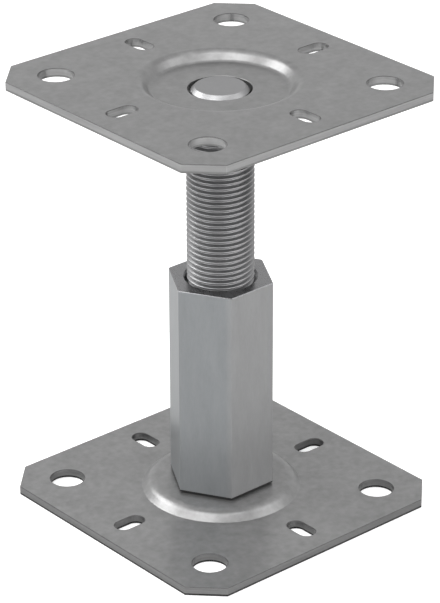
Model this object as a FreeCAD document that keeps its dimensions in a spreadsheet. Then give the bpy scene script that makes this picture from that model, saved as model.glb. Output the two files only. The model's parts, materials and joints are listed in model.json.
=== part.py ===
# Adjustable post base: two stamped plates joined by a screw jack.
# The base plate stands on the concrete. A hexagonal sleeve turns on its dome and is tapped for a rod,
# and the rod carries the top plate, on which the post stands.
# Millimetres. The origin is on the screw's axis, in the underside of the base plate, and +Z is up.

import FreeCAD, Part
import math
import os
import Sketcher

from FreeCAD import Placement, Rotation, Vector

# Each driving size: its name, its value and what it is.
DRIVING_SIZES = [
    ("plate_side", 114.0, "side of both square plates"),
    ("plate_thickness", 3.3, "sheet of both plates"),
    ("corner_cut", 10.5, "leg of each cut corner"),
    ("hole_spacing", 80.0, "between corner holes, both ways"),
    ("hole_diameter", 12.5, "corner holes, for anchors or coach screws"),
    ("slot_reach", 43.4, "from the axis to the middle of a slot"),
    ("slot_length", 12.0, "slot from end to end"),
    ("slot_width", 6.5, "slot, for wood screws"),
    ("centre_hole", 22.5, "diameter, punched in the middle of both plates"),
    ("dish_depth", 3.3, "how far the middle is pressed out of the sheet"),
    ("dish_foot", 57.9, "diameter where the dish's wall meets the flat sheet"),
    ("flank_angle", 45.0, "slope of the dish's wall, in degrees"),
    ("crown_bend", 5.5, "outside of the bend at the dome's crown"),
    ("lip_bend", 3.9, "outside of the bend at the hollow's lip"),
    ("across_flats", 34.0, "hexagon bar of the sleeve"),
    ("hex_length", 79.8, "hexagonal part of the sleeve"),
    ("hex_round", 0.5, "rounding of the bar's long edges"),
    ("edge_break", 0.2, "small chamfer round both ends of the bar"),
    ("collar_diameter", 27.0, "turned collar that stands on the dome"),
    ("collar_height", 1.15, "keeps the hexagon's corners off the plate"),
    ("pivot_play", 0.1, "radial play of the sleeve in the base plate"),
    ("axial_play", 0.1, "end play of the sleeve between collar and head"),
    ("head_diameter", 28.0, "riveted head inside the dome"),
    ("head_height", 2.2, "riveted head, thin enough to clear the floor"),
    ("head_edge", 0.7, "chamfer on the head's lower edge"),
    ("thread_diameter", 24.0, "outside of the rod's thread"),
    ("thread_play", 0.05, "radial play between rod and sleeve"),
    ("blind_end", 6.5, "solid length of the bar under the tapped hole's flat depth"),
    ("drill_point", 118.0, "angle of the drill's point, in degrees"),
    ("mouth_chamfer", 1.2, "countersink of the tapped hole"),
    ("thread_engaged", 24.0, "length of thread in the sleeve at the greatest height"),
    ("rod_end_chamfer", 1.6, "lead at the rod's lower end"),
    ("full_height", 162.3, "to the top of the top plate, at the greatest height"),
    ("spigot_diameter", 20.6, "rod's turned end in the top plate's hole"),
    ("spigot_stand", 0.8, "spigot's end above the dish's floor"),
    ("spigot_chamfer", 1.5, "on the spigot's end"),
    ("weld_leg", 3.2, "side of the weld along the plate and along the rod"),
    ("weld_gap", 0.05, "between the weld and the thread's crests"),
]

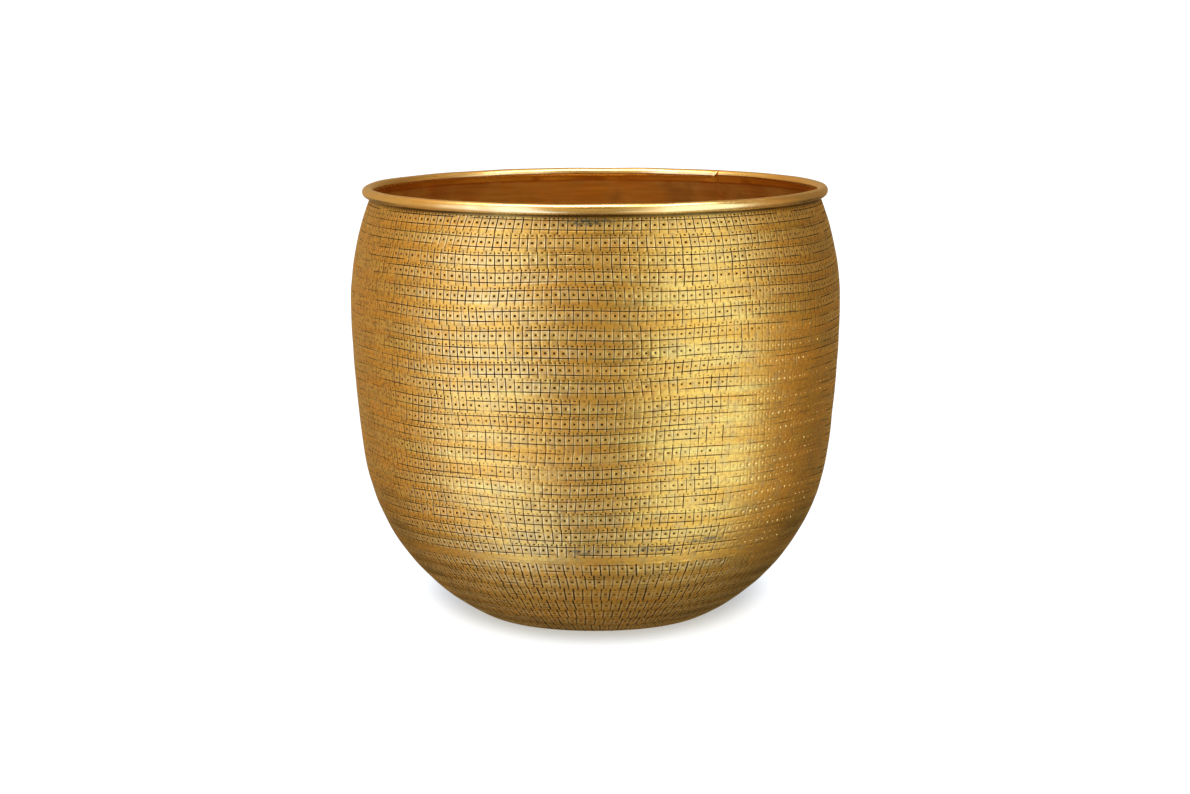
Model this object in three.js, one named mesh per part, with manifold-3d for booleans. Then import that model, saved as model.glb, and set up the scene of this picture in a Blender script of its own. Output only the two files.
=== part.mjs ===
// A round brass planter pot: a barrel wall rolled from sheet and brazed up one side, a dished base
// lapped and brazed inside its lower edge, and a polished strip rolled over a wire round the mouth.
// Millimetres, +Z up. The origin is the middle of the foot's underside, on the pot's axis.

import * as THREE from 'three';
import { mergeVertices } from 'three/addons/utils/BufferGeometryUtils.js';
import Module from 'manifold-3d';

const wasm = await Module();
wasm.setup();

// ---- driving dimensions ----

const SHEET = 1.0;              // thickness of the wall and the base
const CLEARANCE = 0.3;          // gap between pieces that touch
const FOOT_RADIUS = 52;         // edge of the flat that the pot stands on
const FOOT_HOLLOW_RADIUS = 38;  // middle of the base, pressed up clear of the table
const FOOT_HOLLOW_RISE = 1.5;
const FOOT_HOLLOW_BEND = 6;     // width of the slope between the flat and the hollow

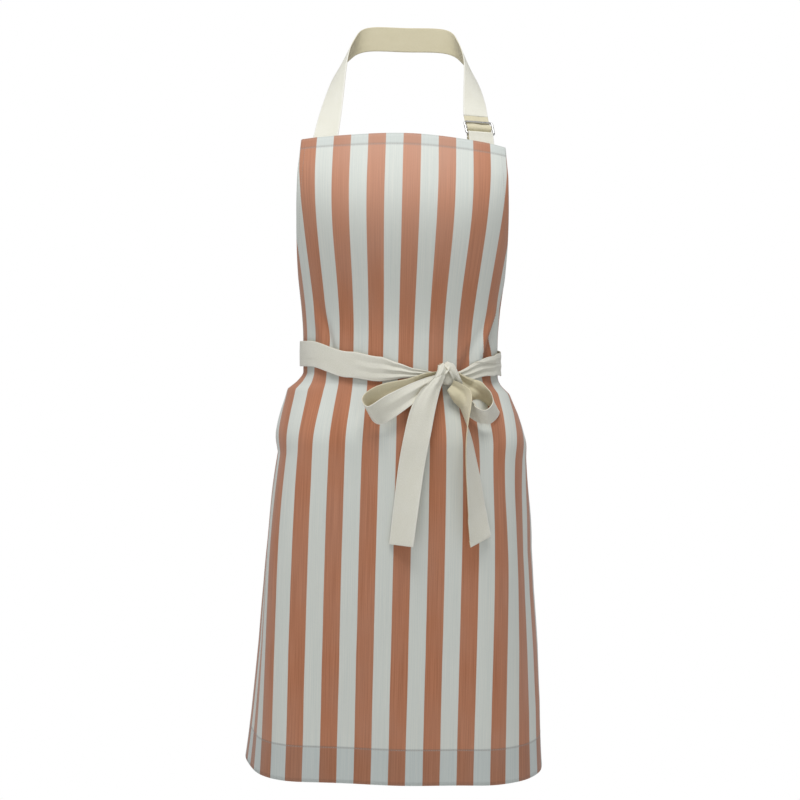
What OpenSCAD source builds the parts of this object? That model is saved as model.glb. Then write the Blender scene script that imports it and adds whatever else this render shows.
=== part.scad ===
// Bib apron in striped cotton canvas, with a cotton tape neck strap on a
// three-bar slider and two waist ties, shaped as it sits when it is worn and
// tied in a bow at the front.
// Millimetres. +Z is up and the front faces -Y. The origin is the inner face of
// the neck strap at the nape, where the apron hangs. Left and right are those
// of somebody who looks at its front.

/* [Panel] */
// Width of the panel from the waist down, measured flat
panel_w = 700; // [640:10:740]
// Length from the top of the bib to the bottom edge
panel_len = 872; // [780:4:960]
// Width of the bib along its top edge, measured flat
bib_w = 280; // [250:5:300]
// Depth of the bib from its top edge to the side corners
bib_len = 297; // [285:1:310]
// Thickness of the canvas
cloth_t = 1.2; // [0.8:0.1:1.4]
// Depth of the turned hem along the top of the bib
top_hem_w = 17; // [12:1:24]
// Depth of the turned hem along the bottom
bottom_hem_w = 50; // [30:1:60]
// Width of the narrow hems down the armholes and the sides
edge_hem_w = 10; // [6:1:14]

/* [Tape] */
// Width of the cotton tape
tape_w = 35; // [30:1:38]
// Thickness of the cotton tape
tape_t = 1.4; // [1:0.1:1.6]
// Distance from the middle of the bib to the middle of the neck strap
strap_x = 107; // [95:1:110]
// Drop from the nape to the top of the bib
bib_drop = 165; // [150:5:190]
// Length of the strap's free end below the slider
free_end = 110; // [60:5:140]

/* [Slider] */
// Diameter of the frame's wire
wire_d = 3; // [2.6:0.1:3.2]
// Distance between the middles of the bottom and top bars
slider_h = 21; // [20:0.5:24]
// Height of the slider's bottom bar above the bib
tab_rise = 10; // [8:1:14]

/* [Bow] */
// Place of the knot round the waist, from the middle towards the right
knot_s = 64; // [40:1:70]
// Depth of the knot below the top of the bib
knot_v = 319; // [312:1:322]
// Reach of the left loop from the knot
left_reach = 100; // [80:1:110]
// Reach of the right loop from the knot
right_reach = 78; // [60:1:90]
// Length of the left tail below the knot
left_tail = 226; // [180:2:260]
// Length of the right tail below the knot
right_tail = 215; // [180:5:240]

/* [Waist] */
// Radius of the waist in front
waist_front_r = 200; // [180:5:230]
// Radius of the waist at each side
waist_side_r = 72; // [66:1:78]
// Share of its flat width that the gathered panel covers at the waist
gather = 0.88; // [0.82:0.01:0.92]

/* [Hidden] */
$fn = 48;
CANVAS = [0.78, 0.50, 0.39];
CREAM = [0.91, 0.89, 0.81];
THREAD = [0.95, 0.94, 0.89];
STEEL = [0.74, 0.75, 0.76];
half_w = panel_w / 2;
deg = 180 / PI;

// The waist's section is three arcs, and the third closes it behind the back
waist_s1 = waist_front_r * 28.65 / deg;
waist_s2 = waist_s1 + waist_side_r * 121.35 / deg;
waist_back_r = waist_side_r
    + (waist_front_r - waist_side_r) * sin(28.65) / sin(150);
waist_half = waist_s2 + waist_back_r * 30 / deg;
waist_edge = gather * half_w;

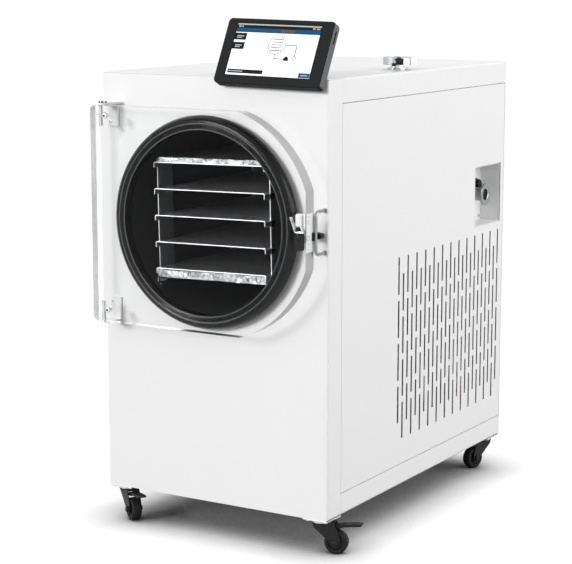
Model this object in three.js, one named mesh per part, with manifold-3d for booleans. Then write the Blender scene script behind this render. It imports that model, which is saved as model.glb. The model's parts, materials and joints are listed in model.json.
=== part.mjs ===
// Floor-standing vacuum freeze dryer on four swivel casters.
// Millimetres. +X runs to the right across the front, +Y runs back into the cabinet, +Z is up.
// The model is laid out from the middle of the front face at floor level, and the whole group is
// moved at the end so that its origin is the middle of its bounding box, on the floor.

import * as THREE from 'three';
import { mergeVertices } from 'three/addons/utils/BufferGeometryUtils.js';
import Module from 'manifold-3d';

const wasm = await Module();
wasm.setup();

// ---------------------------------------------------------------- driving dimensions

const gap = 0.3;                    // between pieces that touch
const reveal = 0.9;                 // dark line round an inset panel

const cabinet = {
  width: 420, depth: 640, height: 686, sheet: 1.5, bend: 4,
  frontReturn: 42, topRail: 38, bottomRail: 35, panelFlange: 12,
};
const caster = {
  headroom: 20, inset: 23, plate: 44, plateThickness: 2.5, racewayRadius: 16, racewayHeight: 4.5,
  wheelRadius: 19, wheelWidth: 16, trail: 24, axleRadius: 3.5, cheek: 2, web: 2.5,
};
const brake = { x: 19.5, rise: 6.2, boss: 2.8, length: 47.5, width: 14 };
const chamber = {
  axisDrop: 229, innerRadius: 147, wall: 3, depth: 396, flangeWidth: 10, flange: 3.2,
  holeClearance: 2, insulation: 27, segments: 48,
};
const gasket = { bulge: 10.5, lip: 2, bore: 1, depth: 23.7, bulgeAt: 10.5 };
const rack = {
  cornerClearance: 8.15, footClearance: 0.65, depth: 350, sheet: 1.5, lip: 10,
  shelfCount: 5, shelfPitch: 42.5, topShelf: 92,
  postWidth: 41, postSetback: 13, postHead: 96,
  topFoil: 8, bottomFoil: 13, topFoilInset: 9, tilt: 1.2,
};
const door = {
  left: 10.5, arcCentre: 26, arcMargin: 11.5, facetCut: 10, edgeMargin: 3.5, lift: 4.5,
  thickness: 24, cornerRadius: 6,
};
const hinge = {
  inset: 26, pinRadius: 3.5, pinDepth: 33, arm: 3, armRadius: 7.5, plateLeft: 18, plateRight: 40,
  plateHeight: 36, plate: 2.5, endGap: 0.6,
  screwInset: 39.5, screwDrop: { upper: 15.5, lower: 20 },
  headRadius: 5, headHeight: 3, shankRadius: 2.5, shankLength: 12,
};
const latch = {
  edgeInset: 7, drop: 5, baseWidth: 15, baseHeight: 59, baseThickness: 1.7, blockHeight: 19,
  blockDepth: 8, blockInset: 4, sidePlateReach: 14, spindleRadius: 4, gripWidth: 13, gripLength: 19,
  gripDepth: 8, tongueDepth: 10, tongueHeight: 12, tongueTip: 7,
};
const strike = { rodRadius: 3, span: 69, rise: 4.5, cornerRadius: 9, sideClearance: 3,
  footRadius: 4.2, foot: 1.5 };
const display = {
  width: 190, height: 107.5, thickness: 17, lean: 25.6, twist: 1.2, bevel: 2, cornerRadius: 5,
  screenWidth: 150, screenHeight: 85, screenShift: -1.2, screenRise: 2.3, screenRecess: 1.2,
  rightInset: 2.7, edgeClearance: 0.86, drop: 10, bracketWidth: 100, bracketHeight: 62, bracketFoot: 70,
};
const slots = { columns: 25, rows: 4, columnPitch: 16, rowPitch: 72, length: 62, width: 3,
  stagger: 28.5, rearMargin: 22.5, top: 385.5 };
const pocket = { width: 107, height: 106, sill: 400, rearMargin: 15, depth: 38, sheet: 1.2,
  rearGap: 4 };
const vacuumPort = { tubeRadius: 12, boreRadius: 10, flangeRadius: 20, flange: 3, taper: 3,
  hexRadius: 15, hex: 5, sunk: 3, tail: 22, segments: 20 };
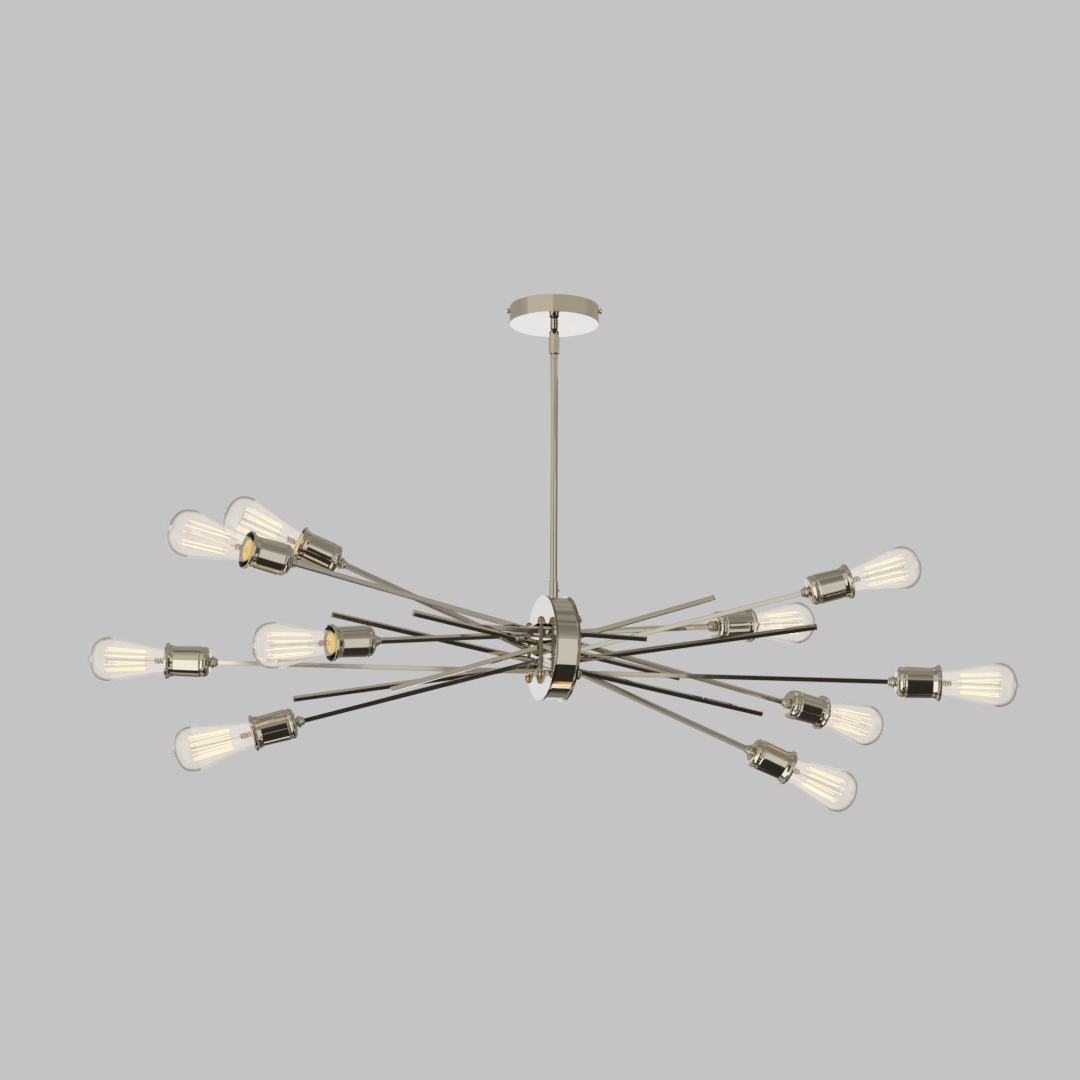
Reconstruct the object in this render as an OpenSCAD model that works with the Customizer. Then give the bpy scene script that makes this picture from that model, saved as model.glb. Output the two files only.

### Given task
Copy out precisely the lines that begin at the line containing "What OpenSCAD source" and end at the line containing "edge_hem_w = 10; // [6:1:14]", including both; write nothing else.

### Exercise solution
What OpenSCAD source builds the parts of this object? That model is saved as model.glb. Then write the Blender scene script that imports it and adds whatever else this render shows.
=== part.scad ===
// Bib apron in striped cotton canvas, with a cotton tape neck strap on a
// three-bar slider and two waist ties, shaped as it sits when it is worn and
// tied in a bow at the front.
// Millimetres. +Z is up and the front faces -Y. The origin is the inner face of
// the neck strap at the nape, where the apron hangs. Left and right are those
// of somebody who looks at its front.

/* [Panel] */
// Width of the panel from the waist down, measured flat
panel_w = 700; // [640:10:740]
// Length from the top of the bib to the bottom edge
panel_len = 872; // [780:4:960]
// Width of the bib along its top edge, measured flat
bib_w = 280; // [250:5:300]
// Depth of the bib from its top edge to the side corners
bib_len = 297; // [285:1:310]
// Thickness of the canvas
cloth_t = 1.2; // [0.8:0.1:1.4]
// Depth of the turned hem along the top of the bib
top_hem_w = 17; // [12:1:24]
// Depth of the turned hem along the bottom
bottom_hem_w = 50; // [30:1:60]
// Width of the narrow hems down the armholes and the sides
edge_hem_w = 10; // [6:1:14]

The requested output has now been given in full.